I applaud you moms for putting a voice to your frustrations. I'm not a mother yet, but I know that taking care of a household is hard work. However, I do agree with some of the points of the other postings. While the women on today's show weren't complaining, I do hear a lot of whining and what not from my friends who are stay at home parents. They always complain that having children is so hard and being home all day is very difficult, and that they don't want to be a "Stepford Wife".  Sometimes I do want to say--you made your bed, now lay in it. Before getting married, shouldn't it be discussed about child-rearing and sharing household duties? My fiance and I got all of that straight before we moved in together and before we got engaged. We discussed that if he doesn't share in the housework, bill paying, etc etc, then no deal--no marriage. Also, a lot of my friends keep procreating thinking this will convince husband to do more in the house. I just don't see how this could work. If having one toddler around is chaos, how is having a toddler and a newborn supposed to help. 

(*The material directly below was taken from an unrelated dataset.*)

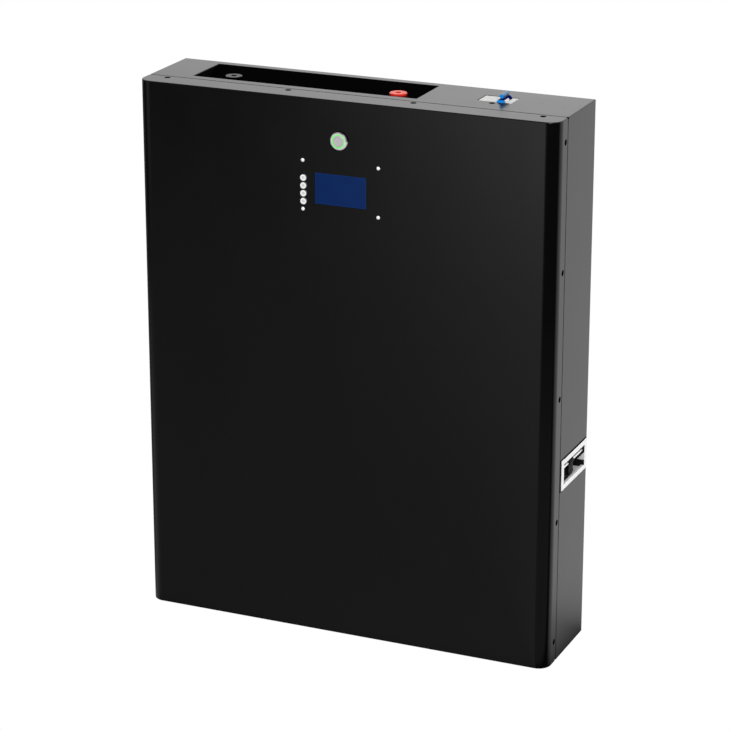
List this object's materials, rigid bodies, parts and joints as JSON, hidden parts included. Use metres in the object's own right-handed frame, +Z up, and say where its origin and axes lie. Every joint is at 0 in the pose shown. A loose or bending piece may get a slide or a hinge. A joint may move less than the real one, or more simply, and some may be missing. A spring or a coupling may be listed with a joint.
{
  "type": "home battery pack",
  "caption": "Slim black home battery cabinet with a sunk terminal pocket, breaker, power button, small display and folding side handles.",
  "frame": {"origin": "centre of the enclosure's footprint, on its bottom face", "axes": "+Z up, -Y out of the front cover, +X to the breaker's side"},
  "size_m": [0.603, 0.147, 0.7678],
  "materials": {
    "case_paint": "satin black powder coat",
    "pocket_paint": "matte black powder coat",
    "black_screws": "black zinc",
    "zinc_steel": "zinc plated",
    "chrome": "polished",
    "button_steel": "satin stainless",
    "handle_steel": "polished stainless",
    "handle_black": "black moulded grip",
    "led_green": "lit translucent green",
    "black_rubber": "black",
    "key_white": "white moulded",
    "window_blue": "tinted window",
    "black_plastic": "moulded",
    "red_plastic": "moulded",
    "breaker_white": "moulded",
    "toggle_blue": "moulded",
    "brass": "machined",
    "circuit_board": "solder mask",
    "cell_wrap": "blue film over aluminium",
    "bare_aluminium": "mill",
    "copper_bar": "copper bar"
  },
  "bodies": {
    "enclosure": {"rear_case": "case_paint", "front_cover": "case_paint", "terminal_tray": "pocket_paint", "cover_screws": "black_screws", "breaker_screws": "black_screws", "cover_nuts": "zinc_steel", "wall_nuts": "zinc_steel", "terminal_nuts": "zinc_steel", "breaker_bracket": "zinc_steel", "breaker_pin": "zinc_steel", "breaker_clamps": "zinc_steel", "display_standoffs": "zinc_steel", "bms_standoffs": "zinc_steel", "bottom_rails": "zinc_steel", "middle_shelf": "zinc_steel", "display_screws": "chrome", "right_handle_rod": "chrome", "left_handle_rod": "chrome", "button_housing": "button_steel", "button_nut": "button_steel", "right_handle_pan": "handle_steel", "left_handle_pan": "handle_steel", "button_led_ring": "led_green", "button_gasket": "black_rubber", "handle_pads": "black_rubber", "display_lens": "window_blue", "button_switch_block": "black_plastic", "lcd_module": "black_plastic", "negative_terminal": "black_plastic", "negative_collar": "black_plastic", "key_switches": "black_plastic", "bms_mosfets": "black_plastic", "positive_terminal": "red_plastic", "positive_collar": "red_plastic", "breaker_body": "breaker_white", "negative_insert": "brass", "positive_insert": "brass", "display_board": "circuit_board", "sense_boards": "circuit_board", "bms_board": "circuit_board", "cells_lower": "cell_wrap", "cells_upper": "cell_wrap", "busbars_lower": "bare_aluminium", "busbars_upper": "bare_aluminium", "end_plates": "bare_aluminium", "bms_heat_sink": "bare_aluminium", "parallel_links": "copper_bar", "positive_output_bar": "copper_bar", "positive_input_bar": "copper_bar", "negative_output_bar": "copper_bar", "negative_input_bar": "copper_bar"},
    "power_button": {"button_cap": "button_steel"},
    "key_1": {"key_cap_1": "key_white"},
    "key_2": {"key_cap_2": "key_white"},
    "key_3": {"key_cap_3": "key_white"},
    "key_4": {"key_cap_4": "key_white"},
    "breaker_toggle": {"breaker_handle": "toggle_blue"},
    "right_handle": {"right_handle_grip": "handle_black"},
    "left_handle": {"left_handle_grip": "handle_black"}
  },
  "joints": [
    {"name": "power_button_press", "type": "slide", "parent": "enclosure", "child": "power_button", "axis": [0, 1, 0], "range_m": [0, 0.002], "stiffness_N_per_m": 1500},
    {"name": "key_1_press", "type": "slide", "parent": "enclosure", "child": "key_1", "axis": [0, 1, 0], "range_m": [0, 0.0005], "stiffness_N_per_m": 3000},
    {"name": "key_2_press", "type": "slide", "parent": "enclosure", "child": "key_2", "axis": [0, 1, 0], "range_m": [0, 0.0005], "stiffness_N_per_m": 3000},
    {"name": "key_3_press", "type": "slide", "parent": "enclosure", "child": "key_3", "axis": [0, 1, 0], "range_m": [0, 0.0005], "stiffness_N_per_m": 3000},
    {"name": "key_4_press", "type": "slide", "parent": "enclosure", "child": "key_4", "axis": [0, 1, 0], "range_m": [0, 0.0005], "stiffness_N_per_m": 3000},
    {"name": "breaker_toggle_swing", "type": "hinge", "parent": "enclosure", "child": "breaker_toggle", "pos_m": [0.1918, 0.02, 0.7557], "axis": [0, 1, 0], "range_deg": [-38, 38]},
    {"name": "right_handle_swing", "type": "hinge", "parent": "enclosure", "child": "right_handle", "pos_m": [0.297, 0.0115, 0.2728], "axis": [0, -1, 0], "range_deg": [0, 90]},
    {"name": "left_handle_swing", "type": "hinge", "parent": "enclosure", "child": "left_handle", "pos_m": [-0.297, 0.0115, 0.2728], "axis": [0, 1, 0], "range_deg": [0, 90]}
  ]
}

I do however, understand where the women on today's show are coming from. It seems that these women have lost themselves and no longer do what they want to do. Perhaps one or two days out of the week, they can take an afternoon to volunteer or take a class. Getting back in touch with yourself is a wonderful catharsis and can lead to better balance in life. The kids get some time away from mom to socialize with other children (if they're at the babysitter, etc) which is a wonderful thing, and mom gets to break from the chaos at home. When mom is able to get some much needed "me" time, then she can operate much better. I'm in no way saying the kids should be at babysitters all the time, but something should give. Dad gets his outlet at work, kids get their outlet playing, and mom gets her outlet doing something that she enjoys (other than cooking/housework, etc). Even one hour a week for mom to go to a pottery or painting class can help. She may even foster new friendships with other SAHM's while doing so--and having a network of friends who understand your situation is a great support! 

  

It's one thing to discuss how things will work after marriage, and another to see how it pans out in reality.  We never expected to have a disabled child. We never expected me to have MS, we never expected him to have to work 80+ hrs a week.  We didn't know to plan for those things.  I'm chronically tired, so is he. Mine is from health, his from so many hours working.  He must be rested to do his job properly, and as a paramedic that is vitally important.   

  

Our kids kick in and we're getting by, but my point is that all the planning in the world doesn't always prepare you for reality.  I used to jokingly ask if he'd take care of me if I was one day in a wheelchair, but we certainly never discussed it as a real possibility.  So many things happen that change how familys function.  One would never cover them all until they happen.   

  

Yes, it's good to discuss. But to say that our struggles are our fault because we made these choices?  I didn't choose for my daughter to be disabled, or for me to have MS, or for our house to need to many repairs all of a sudden.  S**t happened and we're left to deal with it.